Testing for structural change
This seems to be the approach by heavy-weight statistics. Unfortunately, I do not have a sufficient stats background to really judge the general suggestion on structural change or the change in error answer. However, there seems to be a statistics literature on detecting structural change. Testing for asymptotes and stability should fall within this literature, but I do not have a good grasp of it and hope that I will gain insights from comments on this post and the presentation on Thursday. For now, I just know that I should be looking closely at the Cross Validated tags on structural-change and change-point. Unfortunately, to detect change points it seems that I need to have a good statistical model of the process that is generating my time-series. Which brings us to the last “answer”: I am not specifying my model with enough detail.
Transient and stable states are ill-defined
In an answer on scicomp, David Ketcheson points out that I do not supply a clear enough definition of transient and stable behavior.
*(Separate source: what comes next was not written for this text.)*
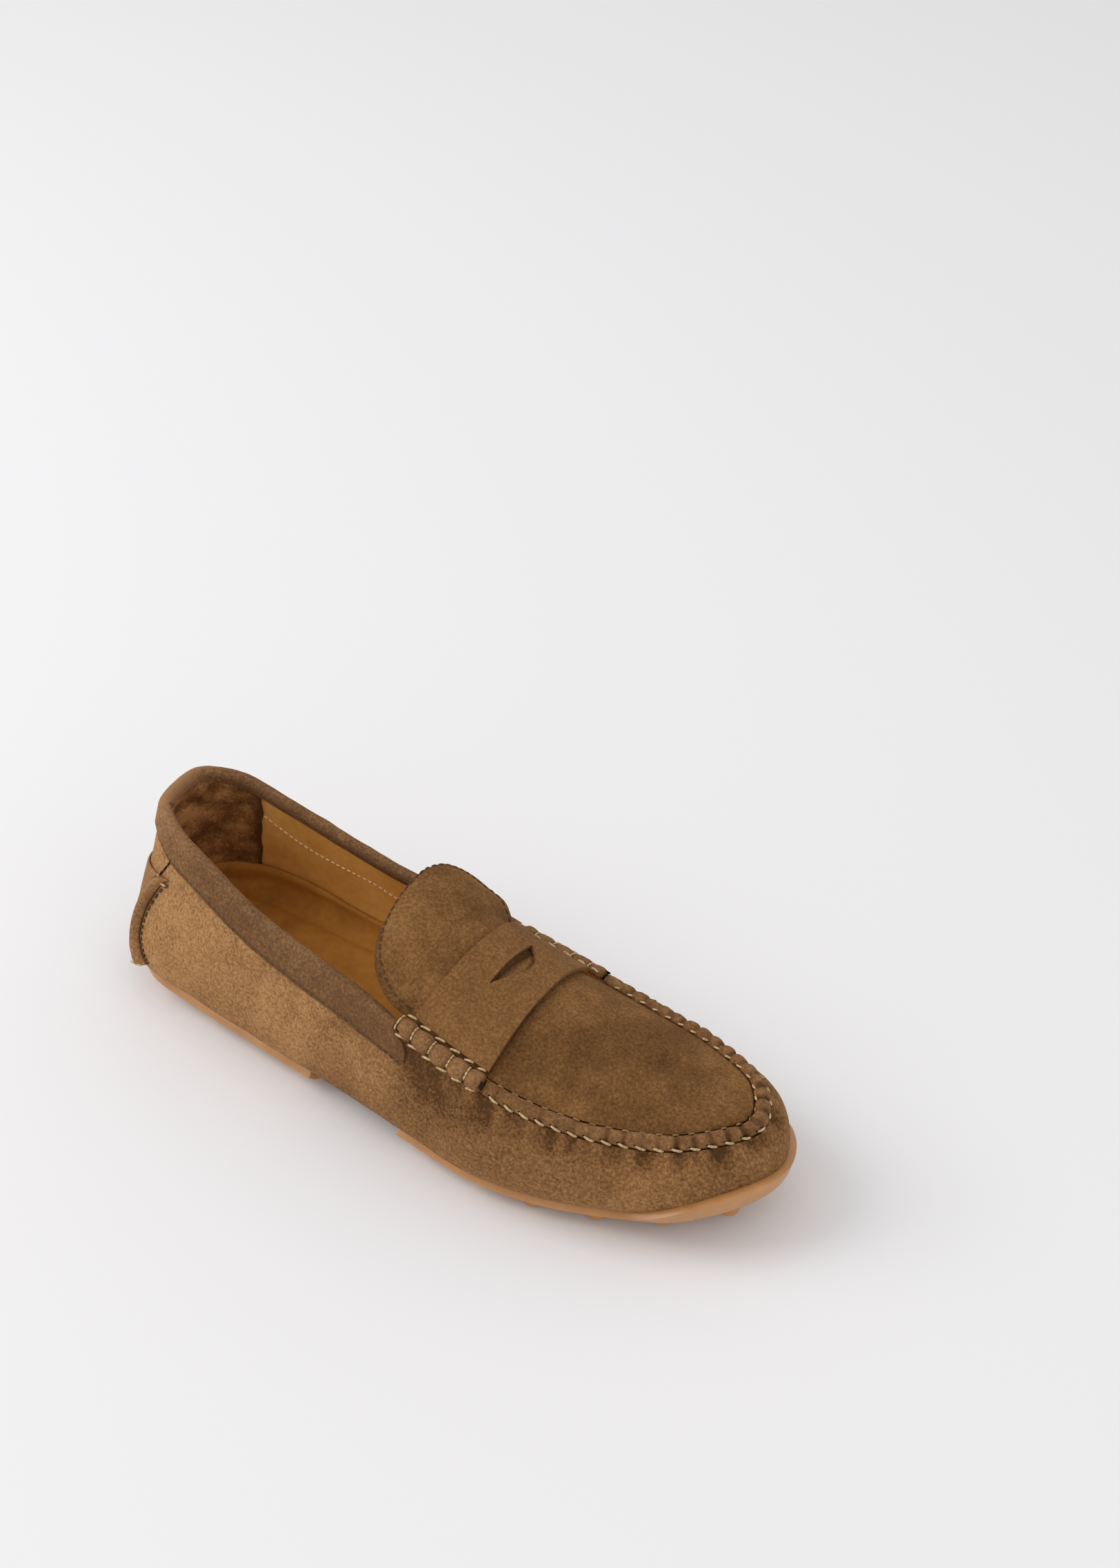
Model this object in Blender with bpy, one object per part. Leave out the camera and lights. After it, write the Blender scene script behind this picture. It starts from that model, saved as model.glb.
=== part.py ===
"""Driving moccasin, right shoe, men's size 43 (about 290 mm overall).

The wrap of suede goes under the foot and up its sides, and its edge is gathered
to the apron in a raised seam. Two rubber pads with studs are set under the wrap.
All lengths in the tables are millimetres; x runs from heel to toe, y to the inner
(medial) side of the foot, z up from the floor.
"""
import functools
import math

import bmesh
import bpy
from mathutils import Matrix, Vector

MM = 0.001

# Driving dimensions
WALL = 2.2              # suede and lining together
GAP = 0.3               # clearance between pieces that touch
STUD_HEIGHT = 3.2
PAD_THICKNESS = 3.0
ORIGIN_X = 139.4        # middle of the shoe's box along its length
ORIGIN_Y = -2.0         # and across

BAND_DEPTH = 9.5        # collar band, from the rim down the outer face
BAND_INSIDE = 6.0       # and down the inner face
BAND_THICKNESS = 1.2
SEAM_HALF_WIDTH = 2.8   # raised seam round the apron
SEAM_RISE = 2.6
APRON_THICKNESS = 1.8
TONGUE_START = 152.0    # the apron is free of the wrap behind this
STRAP_THICKNESS = 1.8
STRAP_SEAT = 0.5        # the strap's under face over the apron
ROLL_START, ROLL_END = 151.5, 189.0
ROLL_HALF_WIDTH = 4.4
ROLL_RISE = 5.2
ROLL_LOBES = 5
INSOLE_THICKNESS = 1.6  # at its edge
PATCH_HEIGHTS = (11.0, 12.2, 13.6, 15.0, 20.0, 27.0, 36.0, 45.0)
PATCH_HEAD_WIDTH, PATCH_FOOT_WIDTH = 0.027, 0.043   # half widths, as parts of the way round
STUD_RADIUS = 4.5
STUD_TAPER = 0.85       # a stud's foot beside its root
STUD_INSET = 9.5        # the outer ring of studs, in from the outline
HEEL_STUD_INSET = 4.0   # and as much more at the heel
STUD_TURN = 0.21        # each stud's eight sides are turned by this, in radians
STUD_RINGS = 3
STAND_SLACK = 0.8       # studs that end this close to the floor stand on it
KNOB_RADIUS, KNOB_HEIGHT = 2.6, 2.4
KNOB_PLACE = 0.93       # its place up the back piece
PATCH_THICKNESS = 1.5
PATCH_EDGE = (2.7, 3.1, 2.4, 1.7)   # from its side edge in: the rolled edge's rise

# Round the shoe from the back of the heel by the outer (lateral) side to the toe
# and home by the inner side. x, y: the widest outline. bulge_z: its height.
# rim_in, rim_z: the wrap's top edge, measured in from that outline. lean: how the
# wall goes there, 1 straight and 3 late. foot_in, foot_z: where the wrap has turned
# under the foot. rubber: how far up the wall the rubber reaches, 0 is the bulge.
STATION_COLUMNS = (
    "x", "y", "bulge_z", "rim_in", "rim_z", "lean", "foot_in", "foot_z", "rubber")
STATIONS = {
    "heel back":        (-5.5, 2.5, 15.0, 13.5, 75.0, 1.0, 10.0, 9.5, -0.72),
    "heel outer back":  (-1.2, -19.2, 15.0, 17.8, 74.0, 1.0, 11.0, 8.6, -0.68),
    "heel outer":       (17.0, -32.8, 19.0, 19.0, 71.8, 1.2, 13.0, 7.2, -0.58),
    "heel outer front": (46.0, -38.0, 23.0, 15.8, 68.4, 1.7, 13.0, 6.8, -0.60),
    "waist outer back": (74.0, -41.0, 24.0, 12.8, 62.4, 1.9, 13.0, 6.6, -0.62),
    "waist outer":      (102.0, -43.5, 23.0, 12.2, 57.6, 2.0, 13.0, 6.6, -0.62),
    "instep outer":     (130.0, -46.2, 23.0, 10.4, 55.8, 2.2, 13.0, 6.6, -0.62),
    "seam outer back":  (158.0, -49.4, 22.0, 7.0, 52.8, 2.2, 13.0, 6.6, -0.62),
    "ball outer":       (186.0, -52.0, 21.0, 8.6, 46.4, 2.2, 13.0, 6.8, -0.62),
    "toes outer":       (212.0, -49.0, 21.0, 8.6, 41.6, 2.2, 13.0, 7.4, -0.60),
    "small toe":        (239.0, -40.5, 22.0, 8.2, 39.0, 2.2, 14.0, 8.6, -0.55),
    "toe outer":        (265.5, -25.5, 24.0, 8.4, 38.4, 2.2, 15.0, 10.2, -0.22),
    "toe tip":          (282.8, 2.5, 26.0, 7.4, 38.4, 2.2, 16.5, 12.4, 0.10),
    "toe inner":        (270.4, 27.6, 26.0, 7.0, 39.2, 2.2, 16.0, 10.4, -0.18),
    "big toe":          (245.0, 40.0, 23.0, 9.0, 40.6, 2.2, 14.0, 8.8, -0.50),
    "toes inner":       (216.0, 45.6, 22.0, 10.4, 41.2, 2.2, 13.0, 7.6, -0.60),
    "ball inner":       (190.0, 48.0, 22.0, 11.4, 43.0, 2.2, 13.0, 6.8, -0.62),
    "seam inner back":  (160.0, 46.0, 23.0, 11.0, 48.4, 2.2, 13.0, 6.6, -0.62),
    "instep inner":     (131.0, 42.8, 24.0, 8.8, 53.6, 2.2, 13.0, 6.6, -0.62),
    "waist inner":      (103.0, 39.5, 25.0, 8.0, 55.0, 2.0, 13.0, 6.6, -0.62),
    "waist inner back": (75.0, 38.0, 25.0, 7.6, 60.0, 1.9, 13.0, 6.6, -0.62),
    "heel inner front": (47.0, 37.5, 22.0, 8.2, 66.2, 1.6, 13.0, 6.8, -0.60),
    "heel inner":       (19.5, 35.6, 19.0, 8.6, 71.6, 1.2, 13.0, 7.2, -0.58),
    "heel inner back":  (0.2, 23.2, 15.0, 10.2, 74.8, 1.0, 11.0, 8.6, -0.68),
}

# Height of the apron's ridge line over the floor. side: where the ridge lies across
# the apron, 0 the outer edge and 1 the inner.
CROWN_COLUMNS = ("x", "z", "side")
CROWN = (
    (124.0, 84.4, 0.58), (136.0, 81.6, 0.57), (150.0, 76.0, 0.56), (165.0, 69.0, 0.55),
    (180.0, 63.0, 0.54), (200.0, 57.4, 0.53), (222.0, 52.2, 0.52), (245.0, 47.2, 0.51),
    (260.0, 44.2, 0.50), (274.0, 41.6, 0.50),
)

# The free tongue's two edges, from in front of the seam's end to the tip.
TONGUE_COLUMNS = ("outer_x", "outer_y", "outer_z", "inner_x", "inner_y", "inner_z")
TONGUE = (
    (144.5, -36.3, 61.6, 146.0, 32.0, 61.0), (137.5, -33.4, 66.2, 140.5, 30.0, 66.4),
    (132.0, -28.0, 70.4, 135.5, 27.0, 72.3), (128.6, -20.5, 74.2, 131.8, 22.2, 78.0),
    (127.0, -12.0, 78.0, 129.2, 16.5, 82.2), (126.5, -3.5, 81.2, 127.6, 9.5, 84.0),
)
CROWN_FADE = 12.0       # the ridge goes down where the apron is narrower than this
ARCH = 2.2              # roundness of the instep's arch, 2 is a parabola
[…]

The easiest way to see my lack of clear definition is that even if I was offered several tools for detecting asymptotes and stability, I don’t have a criteria to decide which tool is best. I have been suspecting that it would come down to this, and unfortunately have been a bad computer scientists and have not hunkered down to make a general formal model for asking my question. If no better alternatives are suggested on Thursday or in the comments, then I will start to model my system as a POMDP with one strongly connected component that starts somewhere outside this component and eventually decays into it.
The moral of the story: statistics does not magically solve all problems.